THE EXERCISE: Gather each line of the records where "OpenSCAD" appears.
>> Start
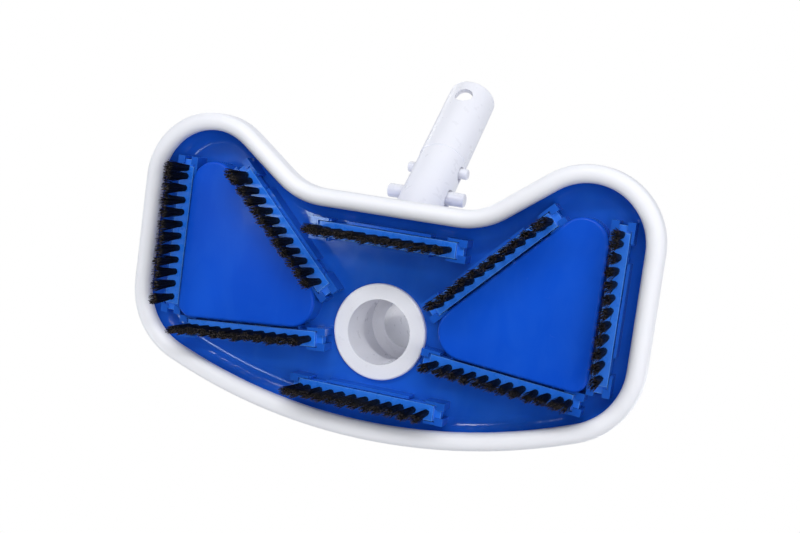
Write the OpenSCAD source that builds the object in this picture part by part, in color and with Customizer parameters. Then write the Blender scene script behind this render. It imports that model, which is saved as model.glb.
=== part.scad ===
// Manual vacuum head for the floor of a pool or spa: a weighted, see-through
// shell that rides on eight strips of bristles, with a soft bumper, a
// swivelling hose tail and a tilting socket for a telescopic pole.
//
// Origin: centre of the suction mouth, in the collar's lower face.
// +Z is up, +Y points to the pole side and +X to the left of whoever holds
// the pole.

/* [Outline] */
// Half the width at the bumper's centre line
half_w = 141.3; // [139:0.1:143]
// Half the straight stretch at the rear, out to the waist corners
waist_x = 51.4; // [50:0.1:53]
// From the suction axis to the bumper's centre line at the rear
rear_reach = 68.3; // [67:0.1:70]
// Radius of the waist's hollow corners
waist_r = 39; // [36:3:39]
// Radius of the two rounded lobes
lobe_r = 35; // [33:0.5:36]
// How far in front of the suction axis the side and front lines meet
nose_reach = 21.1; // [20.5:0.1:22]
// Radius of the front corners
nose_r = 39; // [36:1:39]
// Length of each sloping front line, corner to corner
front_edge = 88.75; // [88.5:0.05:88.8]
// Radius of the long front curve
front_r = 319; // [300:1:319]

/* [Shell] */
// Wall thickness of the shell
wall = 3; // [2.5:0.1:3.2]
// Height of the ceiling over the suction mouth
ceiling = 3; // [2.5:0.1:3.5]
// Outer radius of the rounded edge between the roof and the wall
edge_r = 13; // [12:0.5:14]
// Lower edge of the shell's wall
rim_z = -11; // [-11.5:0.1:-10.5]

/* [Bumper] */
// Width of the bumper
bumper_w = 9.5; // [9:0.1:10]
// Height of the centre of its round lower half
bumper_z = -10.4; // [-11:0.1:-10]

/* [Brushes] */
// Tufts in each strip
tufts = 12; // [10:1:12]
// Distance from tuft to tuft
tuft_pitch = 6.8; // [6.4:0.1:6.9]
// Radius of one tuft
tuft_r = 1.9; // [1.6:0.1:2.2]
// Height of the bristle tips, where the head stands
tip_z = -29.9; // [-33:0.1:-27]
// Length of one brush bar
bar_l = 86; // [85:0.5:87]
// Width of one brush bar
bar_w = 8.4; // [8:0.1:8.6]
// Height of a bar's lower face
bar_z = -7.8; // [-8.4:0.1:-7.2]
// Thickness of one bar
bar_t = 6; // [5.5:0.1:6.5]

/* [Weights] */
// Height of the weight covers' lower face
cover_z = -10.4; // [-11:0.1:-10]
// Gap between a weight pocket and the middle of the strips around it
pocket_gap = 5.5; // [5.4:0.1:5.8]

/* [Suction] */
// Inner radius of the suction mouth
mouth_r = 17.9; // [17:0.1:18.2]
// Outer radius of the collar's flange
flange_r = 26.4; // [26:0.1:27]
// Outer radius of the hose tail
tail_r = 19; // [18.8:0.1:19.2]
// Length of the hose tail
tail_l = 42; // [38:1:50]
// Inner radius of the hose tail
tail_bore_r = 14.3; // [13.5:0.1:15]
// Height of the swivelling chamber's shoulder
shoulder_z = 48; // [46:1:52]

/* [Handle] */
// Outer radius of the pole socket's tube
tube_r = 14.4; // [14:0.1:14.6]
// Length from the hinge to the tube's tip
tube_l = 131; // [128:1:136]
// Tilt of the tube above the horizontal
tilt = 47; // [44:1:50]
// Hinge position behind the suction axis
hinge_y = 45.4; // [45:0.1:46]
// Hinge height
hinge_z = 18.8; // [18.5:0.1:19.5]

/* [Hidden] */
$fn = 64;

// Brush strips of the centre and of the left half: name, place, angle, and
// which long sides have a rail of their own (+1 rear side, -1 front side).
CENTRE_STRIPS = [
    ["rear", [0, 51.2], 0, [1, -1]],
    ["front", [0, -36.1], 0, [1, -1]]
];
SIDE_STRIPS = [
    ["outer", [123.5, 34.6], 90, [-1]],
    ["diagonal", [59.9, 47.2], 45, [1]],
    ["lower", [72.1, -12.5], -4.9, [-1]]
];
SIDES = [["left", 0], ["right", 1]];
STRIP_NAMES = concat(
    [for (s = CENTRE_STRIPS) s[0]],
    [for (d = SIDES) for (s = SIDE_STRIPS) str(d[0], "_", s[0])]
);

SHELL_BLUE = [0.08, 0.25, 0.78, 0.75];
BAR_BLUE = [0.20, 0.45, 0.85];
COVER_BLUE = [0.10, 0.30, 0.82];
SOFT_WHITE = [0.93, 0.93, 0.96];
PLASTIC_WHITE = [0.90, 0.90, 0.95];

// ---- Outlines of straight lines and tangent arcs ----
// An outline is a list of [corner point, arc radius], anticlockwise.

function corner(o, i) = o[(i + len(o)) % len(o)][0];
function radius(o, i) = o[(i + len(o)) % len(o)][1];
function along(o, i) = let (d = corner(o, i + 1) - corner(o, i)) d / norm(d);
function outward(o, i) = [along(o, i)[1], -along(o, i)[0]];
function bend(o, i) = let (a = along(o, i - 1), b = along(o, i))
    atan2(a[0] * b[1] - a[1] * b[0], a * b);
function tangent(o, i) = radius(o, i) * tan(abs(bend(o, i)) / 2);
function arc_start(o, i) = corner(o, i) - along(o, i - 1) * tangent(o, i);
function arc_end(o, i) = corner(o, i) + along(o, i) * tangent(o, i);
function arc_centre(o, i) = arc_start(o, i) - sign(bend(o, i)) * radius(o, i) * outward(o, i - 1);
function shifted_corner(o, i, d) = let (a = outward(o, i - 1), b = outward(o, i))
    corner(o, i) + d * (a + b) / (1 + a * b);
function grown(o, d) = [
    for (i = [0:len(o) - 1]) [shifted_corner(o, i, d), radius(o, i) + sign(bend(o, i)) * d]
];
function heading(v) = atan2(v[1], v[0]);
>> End
>> Start
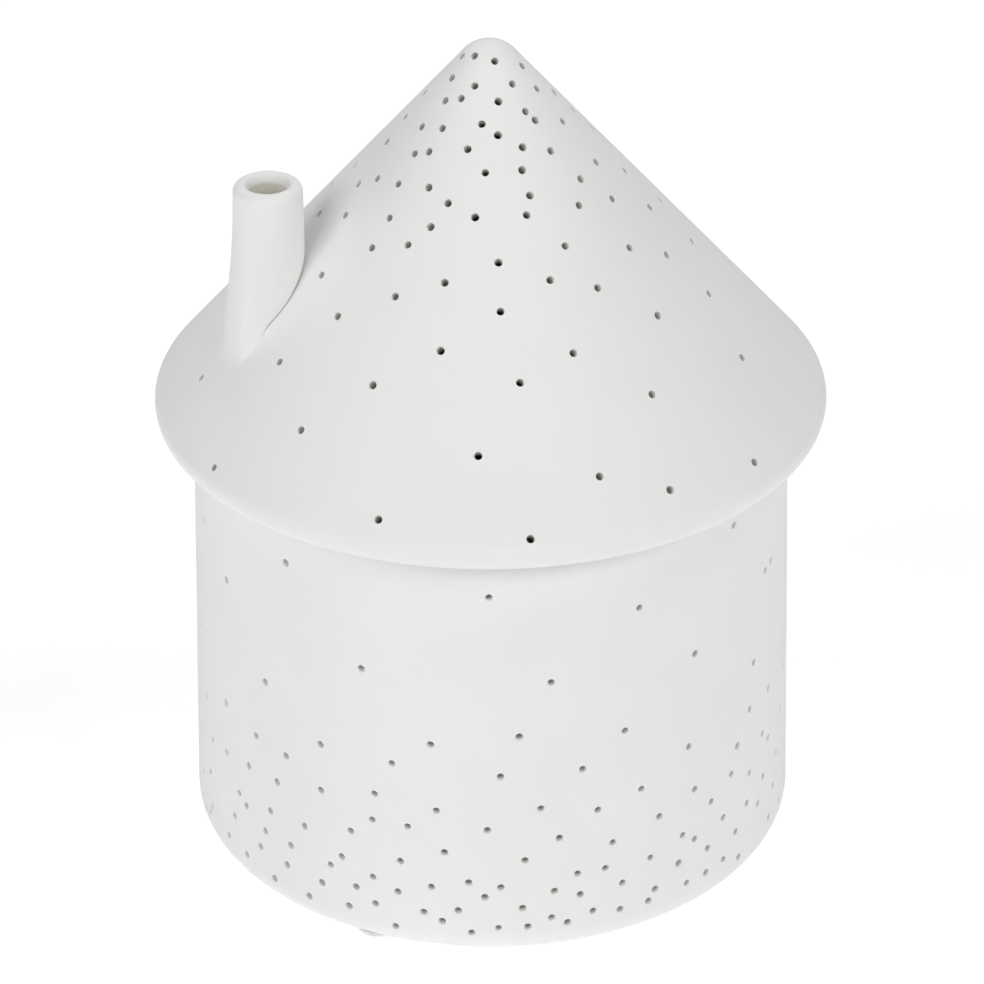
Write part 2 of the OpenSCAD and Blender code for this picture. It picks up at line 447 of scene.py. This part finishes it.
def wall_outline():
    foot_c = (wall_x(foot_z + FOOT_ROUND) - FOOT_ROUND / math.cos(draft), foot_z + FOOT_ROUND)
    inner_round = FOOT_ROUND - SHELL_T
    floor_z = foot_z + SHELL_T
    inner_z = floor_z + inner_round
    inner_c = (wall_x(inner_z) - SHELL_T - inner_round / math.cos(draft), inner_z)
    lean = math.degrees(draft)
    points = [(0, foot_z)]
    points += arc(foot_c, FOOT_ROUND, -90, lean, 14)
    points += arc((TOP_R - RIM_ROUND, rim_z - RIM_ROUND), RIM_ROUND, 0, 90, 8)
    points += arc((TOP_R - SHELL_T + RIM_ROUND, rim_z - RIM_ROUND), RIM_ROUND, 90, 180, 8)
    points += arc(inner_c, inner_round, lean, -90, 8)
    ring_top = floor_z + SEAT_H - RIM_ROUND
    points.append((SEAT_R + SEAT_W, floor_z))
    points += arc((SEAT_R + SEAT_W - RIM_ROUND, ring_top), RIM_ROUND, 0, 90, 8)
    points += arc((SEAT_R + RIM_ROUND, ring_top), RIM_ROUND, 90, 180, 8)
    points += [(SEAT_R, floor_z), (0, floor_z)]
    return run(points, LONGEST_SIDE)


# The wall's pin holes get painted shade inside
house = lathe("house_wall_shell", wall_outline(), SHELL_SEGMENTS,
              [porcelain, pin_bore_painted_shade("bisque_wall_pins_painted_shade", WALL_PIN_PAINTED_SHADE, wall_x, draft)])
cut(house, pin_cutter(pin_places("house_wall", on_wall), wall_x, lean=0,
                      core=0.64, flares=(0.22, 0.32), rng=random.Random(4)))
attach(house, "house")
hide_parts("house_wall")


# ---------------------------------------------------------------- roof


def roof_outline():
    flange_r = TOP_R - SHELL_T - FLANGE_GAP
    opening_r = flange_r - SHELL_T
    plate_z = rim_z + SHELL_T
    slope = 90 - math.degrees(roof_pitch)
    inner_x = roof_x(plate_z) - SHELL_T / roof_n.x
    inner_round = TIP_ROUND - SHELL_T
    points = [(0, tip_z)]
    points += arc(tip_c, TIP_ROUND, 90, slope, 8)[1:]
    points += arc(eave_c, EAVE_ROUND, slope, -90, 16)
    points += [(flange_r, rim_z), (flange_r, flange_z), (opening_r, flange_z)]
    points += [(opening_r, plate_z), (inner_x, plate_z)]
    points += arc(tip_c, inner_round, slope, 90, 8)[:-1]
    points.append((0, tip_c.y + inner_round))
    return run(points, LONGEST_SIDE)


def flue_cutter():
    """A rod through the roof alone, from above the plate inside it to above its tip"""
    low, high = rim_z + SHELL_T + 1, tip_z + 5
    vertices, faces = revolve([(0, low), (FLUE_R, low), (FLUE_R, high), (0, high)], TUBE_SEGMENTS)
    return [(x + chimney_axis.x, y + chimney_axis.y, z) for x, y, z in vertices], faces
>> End
FINAL ANSWER:
Write the OpenSCAD source that builds the object in this picture part by part, in color and with Customizer parameters. Then write the Blender scene script behind this render. It imports that model, which is saved as model.glb.
Write part 2 of the OpenSCAD and Blender code for this picture. It picks up at line 447 of scene.py. This part finishes it.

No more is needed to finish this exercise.